If you do not want to save the new profile, click CLOSE to close the dialog without saving changes.
Click SAVE.
After creating or a new profile, save the Site Settings page to apply your changes.

Synchronizing completion profiles (available only for Cloudera AI environments supporting auto-discovery)

Model synchronization is available in Cloudera AI environments that support automatic model discovery. Synchronizing ensures that completion profiles in Cloudera Data Visualization stay aligned with the models available in the Cloudera AI Inference service.

Click SYNC CAII MODELS to synchronize models with the Cloudera AI Inference service Inference.
After synchronization completes, click Save on the Site Settings page to apply your changes.
- If a previously synchronized profile no longer exists in Cloudera AI Inference service or its state is neither loaded nor pending, it gets automatically deleted in Cloudera Data Visualization during the synchronization process.
- If there is a new AI Inference model in Cloudera AI Inference service, it is automatically added in Cloudera Data Visualization during the synchronization process.
- If an existing model has changed in Cloudera AI Inference service, those changes are reflected and updated in Cloudera Data Visualization.

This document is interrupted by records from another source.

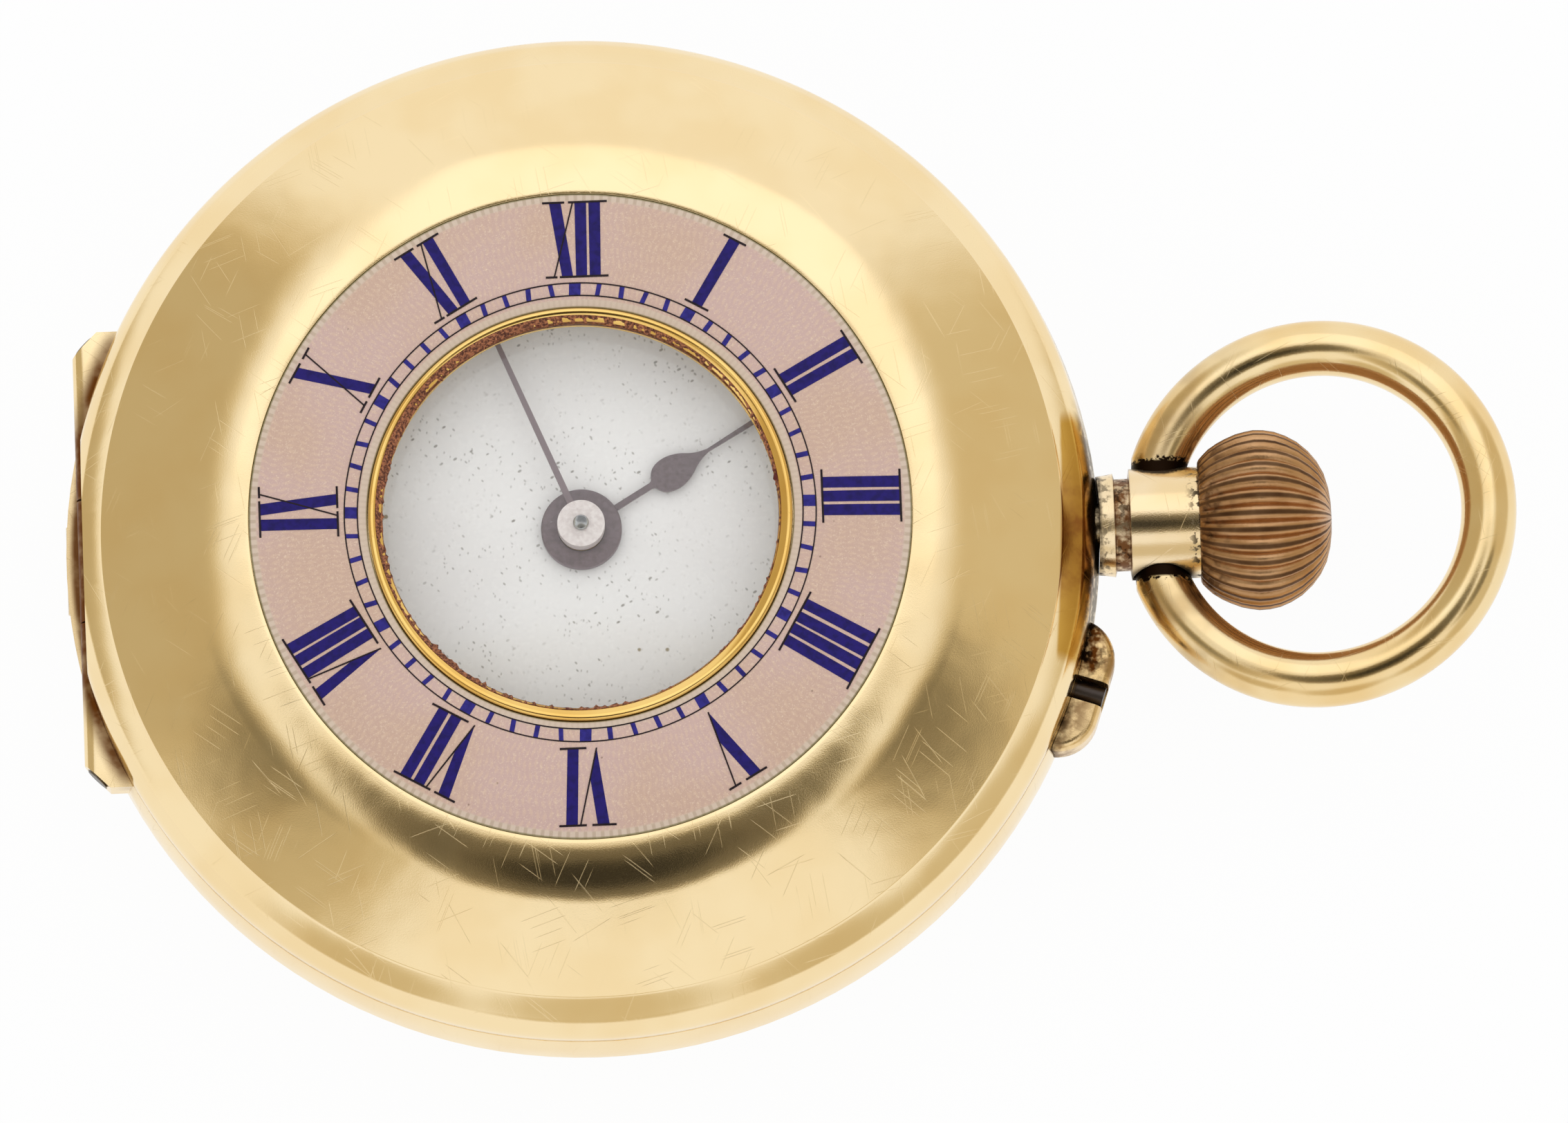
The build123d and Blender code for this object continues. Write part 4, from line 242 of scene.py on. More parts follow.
def steel_finish(name, colour, rough=0.25, grain=0.4, turn=0.0):
    """Steel with a fine grain that runs one way."""
    f = Finish(name)
    lines = f.noise(1.0, 2.0, 0.5, f.stretched(turn, (2.0, 40.0, 2.0)))
    broad = f.noise(0.8, 2.0)
    shade = f.mix(broad, colour, tuple(0.72 * c for c in colour))
    roughness = rough + (lines - 0.5) * grain * 0.4
    relief = f.bump(lines, 0.002)
    return f.surface(shade, roughness, relief)


def frosted_finish():
    """Gilt brass with a fine frosted grain."""
    f = Finish("frosted gilding")
    colour = srgb(232, 198, 118)
    grain = f.noise(28.0, 2.0)
    broad = f.noise(0.5, 2.0)
    shade = f.mix(broad, colour, tuple(0.82 * c for c in colour))
    relief = f.bump(grain, 0.006)
    roughness = 0.42 + (grain - 0.5) * 0.15
    return f.surface(shade, roughness, relief)


def turned_finish():
    """Turned brass with a fine grain."""
    f = Finish("turned brass")
    colour = srgb(236, 206, 128)
    grain = f.noise(18.0, 3.0)
    shade = f.mix(grain, colour, tuple(0.8 * c for c in colour))
    relief = f.bump(grain, 0.003)
    roughness = 0.22 + (grain - 0.5) * 0.12
    return f.surface(shade, roughness, relief)


def enamel_finish():
    """Pale pink enamel over an engraved sunburst, with a lined pale border at both edges."""
    f = Finish("pink enamel over engraving")
    radius, angle = f.polar()
    swirl = f.noise(0.5, 1.0) * 5.0
    rays = (angle * 290.0 + (radius * 5.0 + swirl).sin() * 2.0).sin()
    waves = (radius * 15.0 + (angle * 70.0).sin() * 1.2 + swirl).sin()
    engraving = rays * 0.6 + waves * 0.4
    flecks = f.noise(11.0, 3.0, 0.7)
    points = f.noise(19.0, 2.0, 0.8)
    cloud = f.noise(0.22, 2.0)
    pink = f.mix(cloud.between(0.35, 0.65), srgb(199, 169, 160), srgb(198, 167, 148))
    pink = f.mix(engraving.between(-0.1, 0.9) * 0.38, pink, srgb(216, 187, 160))
    pink = f.mix(flecks.between(0.56, 0.66) * 0.5, pink, srgb(222, 199, 174))
    pink = f.mix(points.between(0.6, 0.7) * 0.55, pink, srgb(234, 214, 188))
    pink = f.mix(points.between(0.4, 0.3) * 0.3, pink, srgb(176, 140, 128))
    outer = radius.between(10.84, 10.93)
    inner = 1 - radius.between(7.40, 7.47)
    border = outer + inner
    comb = (angle * 240.0).sin().between(-0.2, 0.7)
    pale = f.mix(comb * (0.2 + outer * 0.4), srgb(208, 190, 170), srgb(172, 152, 128))
    colour = f.mix(border * 0.85, pink, pale)
    edge = radius.between(11.06, 11.11) + (1 - radius.between(7.17, 7.22))
    colour = f.mix(edge * 0.75, colour, srgb(112, 106, 52))
    specks = 1 - f.cells(0.9).between(0.02, 0.045)
    colour = f.mix(specks * 0.6, colour, srgb(120, 96, 80))
    relief = f.bump(f.noise(1.6, 2.0), 0.008)
    return f.surface(colour, 0.2 + flecks * 0.12, relief, 0.0, **{"Specular IOR Level": 0.4})


def paint_finish(name, colour, other):
    """Fired enamel paint, slightly uneven."""
    f = Finish(name)
    uneven = f.noise(5.0, 3.0)
    shade = f.mix(uneven.between(0.35, 0.75), colour, other)
    roughness = 0.28 + uneven * 0.2
    relief = f.bump(uneven, 0.003)
    return f.surface(shade, roughness, relief, 0.0, **{"Specular IOR Level": 0.2})


def cement_finish():
    """Old red-brown cement, dry and crumbly."""
    f = Finish("old red cement")
    crumbs = f.noise(11.0, 4.0, 0.75)
    streak = f.noise(2.2, 2.0)
    colour = f.mix(crumbs.between(0.4, 0.62), srgb(78, 32, 16), srgb(186, 118, 78))
    colour = f.mix(streak.between(0.62, 0.72), colour, srgb(96, 24, 12))
    relief = f.bump(crumbs, 0.06)
    return f.surface(colour, 0.55 + crumbs * 0.3, relief, 0.0)


def dial_finish():
    """White enamel with dust and a few brown crumbs."""
    f = Finish("white enamel dial")
    cloud = f.noise(0.18, 2.0)
    colour = f.mix(cloud.between(0.3, 0.7), srgb(249, 246, 243), srgb(244, 240, 237))
    mist = f.noise(2.4, 4.0, 0.7)
    colour = f.mix(mist.between(0.64, 0.8) * 0.3, colour, srgb(206, 204, 200))
    patch = f.noise(0.45, 1.0).between(0.44, 0.58)
    specks = ((30, 1.5, 0.15, 0.8), (-50, 2.3, 0.19, 0.6), (80, 3.1, 0.22, 0.45))
    for turn, many, big, depth in specks:
        at = f.stretched(turn, (1.0, 1.7, 1.0))
        dust = 1 - f.cells(many, at=at).between(big * 0.4, big)
        colour = f.mix(dust * (0.3 + patch * 0.7) * depth, colour, srgb(128, 120, 108))
    crumbs = 1 - f.cells(0.55).between(0.035, 0.06)
    colour = f.mix(crumbs * 0.85, colour, srgb(140, 120, 74))
    return f.surface(colour, 0.22 + mist * 0.1, f.bump(mist, 0.003), 0.0)


def glass_finish(name, haze):
    """Clear glass: it reflects by angle, lets light straight through and holds a little haze."""
    f = Finish(name)
    smear = f.noise(0.6, 3.0, 0.6)
    specks = 1 - f.cells(1.1).between(0.02, 0.05)
    fresnel = f.node("ShaderNodeFresnel", {}, {"IOR": 1.45})
    fresnel = fresnel * (1 - f.node("ShaderNodeNewGeometry", output="Backfacing"))
    clear = f.node("ShaderNodeBsdfTransparent", {}, {"Color": (0.985, 0.99, 0.99)})
    shine = f.node("ShaderNodeBsdfGlossy", {}, {"Color": (1.0, 1.0, 1.0), "Roughness": 0.04})
    body = f.node("ShaderNodeMixShader", {}, [fresnel, clear, shine])
    dust = f.node("ShaderNodeBsdfDiffuse", {}, {"Color": srgb(196, 198, 200)})
    share = smear.between(0.4, 0.75) * haze + specks * 0.15 * smear.between(0.45, 0.6)
    mixed = f.node("ShaderNodeMixShader", {}, [share, body, dust])
    f.node("ShaderNodeOutputMaterial", {}, [mixed])
    f.material.surface_render_method = "BLENDED"
    return f.material


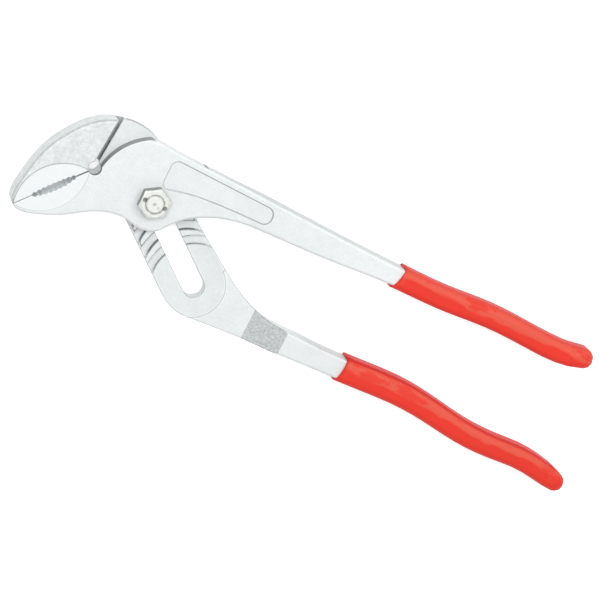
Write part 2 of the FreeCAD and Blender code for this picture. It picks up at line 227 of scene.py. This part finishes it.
class Shader:
    """A material's node tree and its principled shader."""

    def __init__(self, name):
        self.material = bpy.data.materials.new(name)
        self.material.use_nodes = True
        self.tree = self.material.node_tree
        self.principled = next(n for n in self.tree.nodes if n.type == "BSDF_PRINCIPLED")
        self.place = self.add("ShaderNodeTexCoord", output="Object")
        split = self.add("ShaderNodeSeparateXYZ", {0: self.place}, output=None)
        self.x, self.y, self.z = (Value(self, s) for s in split.outputs)

    def add(self, kind, inputs=None, output=0, **settings):
        """Adds a node; settings come first, then values or links of its sockets."""
        node = self.tree.nodes.new(kind)
        for name, value in settings.items():
            setattr(node, name, value)
        for key, value in (inputs or {}).items():
            if isinstance(value, Value):
                self.tree.links.new(value.socket, node.inputs[key])
            else:
                node.inputs[key].default_value = value
        return node if output is None else Value(self, node.outputs[output])

    def set(self, name, value):
        """Gives an input of the principled shader a number, a colour or a link."""
        socket = self.principled.inputs[name]
        if isinstance(value, Value):
            self.tree.links.new(value.socket, socket)
        else:
            socket.default_value = (*value, 1.0) if isinstance(value, tuple) else value

    def along(self, angle):
        """Distance along and across a line through the origin, at an angle from +X."""
        c, s = math.cos(angle), math.sin(angle)
        return self.x * c + self.y * s, self.y * c - self.x * s

    def distance_to(self, x, y):
        dx, dy = self.x - x, self.y - y
        return (dx * dx + dy * dy).sqrt()

    def normal_part(self, axis):
        """How far the surface faces along one axis of the object."""
        facing = self.add("ShaderNodeNewGeometry", output="Normal")
        split = self.add("ShaderNodeSeparateXYZ", {0: facing}, output=None)
        return Value(self, split.outputs[axis])

    def softened_normal(self, radius):
        """The surface's normal, turned over edges as if they were that round."""
        return self.add("ShaderNodeBevel", {"Radius": radius}, samples=BEVEL_SAMPLES)

    def edge_share(self, radius):
        """0 on open surface, and more within that distance of an edge."""
        soft = self.softened_normal(radius)
        true = self.add("ShaderNodeNewGeometry", output="True Normal")
        same = self.add("ShaderNodeVectorMath", {0: soft, 1: true}, output=1,
                        operation="DOT_PRODUCT")
        return same.under(EDGE_COSINE, EDGE_SOFTNESS)

    def noise(self, scale, detail=3.0, roughness=0.5, place=None):
        return self.add("ShaderNodeTexNoise", {"Vector": place or self.place, "Scale": scale,
                                               "Detail": detail, "Roughness": roughness})

    def stretched(self, angle, factors):
        """Object coordinates turned about Z and squeezed, for marks that run one way."""
        return self.add("ShaderNodeMapping", {"Vector": self.place, "Rotation": (0, 0, angle),
                                              "Scale": factors})

    def blend(self, share, first, second):
        """Mixes two colours, either of which may be a link or three numbers."""
        pick = lambda c: c if isinstance(c, Value) else (*c, 1.0)
        mixed = self.add("ShaderNodeMix", {0: share, 6: pick(first), 7: pick(second)},
                         output=None, data_type="RGBA")
        return Value(self, mixed.outputs[2])

    def tint(self, colour, factor):
        """A colour made lighter or darker by a factor that changes over the surface."""
        grey = self.add("ShaderNodeCombineXYZ", {0: factor, 1: factor, 2: factor})
        pick = colour if isinstance(colour, Value) else tuple(colour)
        return self.add("ShaderNodeVectorMath", {0: pick, 1: grey}, operation="MULTIPLY")

    def bump(self, height, distance, strength=1.0, edge=0.0):
        """Raises the surface by a pattern, over edges softened by that radius."""
        inputs = {"Height": height, "Distance": distance, "Strength": strength}
        if edge:
            inputs["Normal"] = self.softened_normal(edge)
        self.set("Normal", self.add("ShaderNodeBump", inputs))


class Steel(Shader):
    """Plated steel with a fine blasted grain: bright faces, walls darker partly for their forged
    finish and partly as painted shade, and painted highlight and shade along the edges.
    """

    def __init__(self, name, colour, grain, wall_shade, rim_shade):
        super().__init__(name)
        self.colour = colour
        self.facing = self.normal_part(2).abs()
        self.walls = self.facing.under(0.6, 0.4)
        fine = self.noise(1300.0 * grain, 4.0, 0.65)
        broad = self.noise(170.0 * grain, 4.0, 0.6)
        specks = self.noise(2600.0 * grain, 2.0, 0.5).over(0.62, 0.1)
        self.shade = 1.0 + ((fine - 0.5) * 0.22 + (broad - 0.5) * 0.14 + specks * 0.05)
        # walls darker: partly the forged finish, partly painted shade
        self.darken(self.walls, wall_shade)
        # a painted highlight along the edges, and a thin line of painted shade within it
        self.lighten(self.edge_share(EDGE_HIGHLIGHT_WIDTH), 0.06)
        self.darken(self.edge_share(EDGE_SHADE_WIDTH), rim_shade)
        self.rough = 0.45 + 0.15 * fine
        self.height = fine * 0.7 + broad * 0.3

    def lighten(self, share, amount):
        self.shade = self.shade * (1 + amount * share)

    def darken(self, share, amount):
        self.shade = self.shade * (1 - amount * share)

    def top_face(self, depth=0.5 * MM):
        """1 on what lies no deeper than that under the front face."""
        return self.z.over(FRONT_FACE - depth, 0.2 * MM)

    def finish(self):
        """Links the gathered shade, roughness and height to the principled shader."""
        self.set("Metallic", 0.3)
        self.set("Base Color", self.tint(self.colour, self.shade))
        self.set("Roughness", self.rough)
        self.bump(self.height, GRAIN_DEPTH, 0.6, edge=0.45 * MM)
        return self.material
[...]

Managing completion profiles

The Site Settings page for completion profiles displays the existing profiles, including their names, engines, and status information. For Cloudera AI environments supporting auto-discovery, the type of the profile is also shown.

Profile type (available only for Cloudera AI environments supporting auto-discovery)

The Type column indicates how a completion profile was created and its current state:

Manual – Profile was created manually, all settings are editable.
Synced – Profile was created automatically by synchronizing with Cloudera AI Inference. For synced completion profiles, authentication mode is always JSON Web Token (JWT), so this feature is available only also if JWT is available.
Synced profiles can have the following states:
- Loaded – The AI Inference model is registered and available. Most fields are read-only and updated automatically through synchronization. The following fields can be edited manually:
  - Name
  - Token limit
  - Temperature
  - Enable/disable streaming
- Pending – The AI Inference model is not yet registered in Cloudera AI Inference.
  - Pending profiles are disabled by default in Cloudera Data Visualization because they are not yet usable. They become active once successfully synced.
  - A pending profile can automatically change to Loaded when sufficient resources become available, without manual action in Cloudera AI Inference.
  - In Cloudera Data Visualization, click SYNC CAII MODELS to refresh the status. If the model has been registered since the last sync, the profile updates to Loaded.

Profile status

The statuses available across all environments are Default and Disabled.

The list of profiles is sorted by status: default first, enabled profiles next, and disabled profiles last. Disabled profiles are displayed greyed out to distinguish them from active ones. For Cloudera AI environments supporting auto-discovery, profiles within the enabled and disabled categories are further sorted by type — manual first, loaded second, and pending last.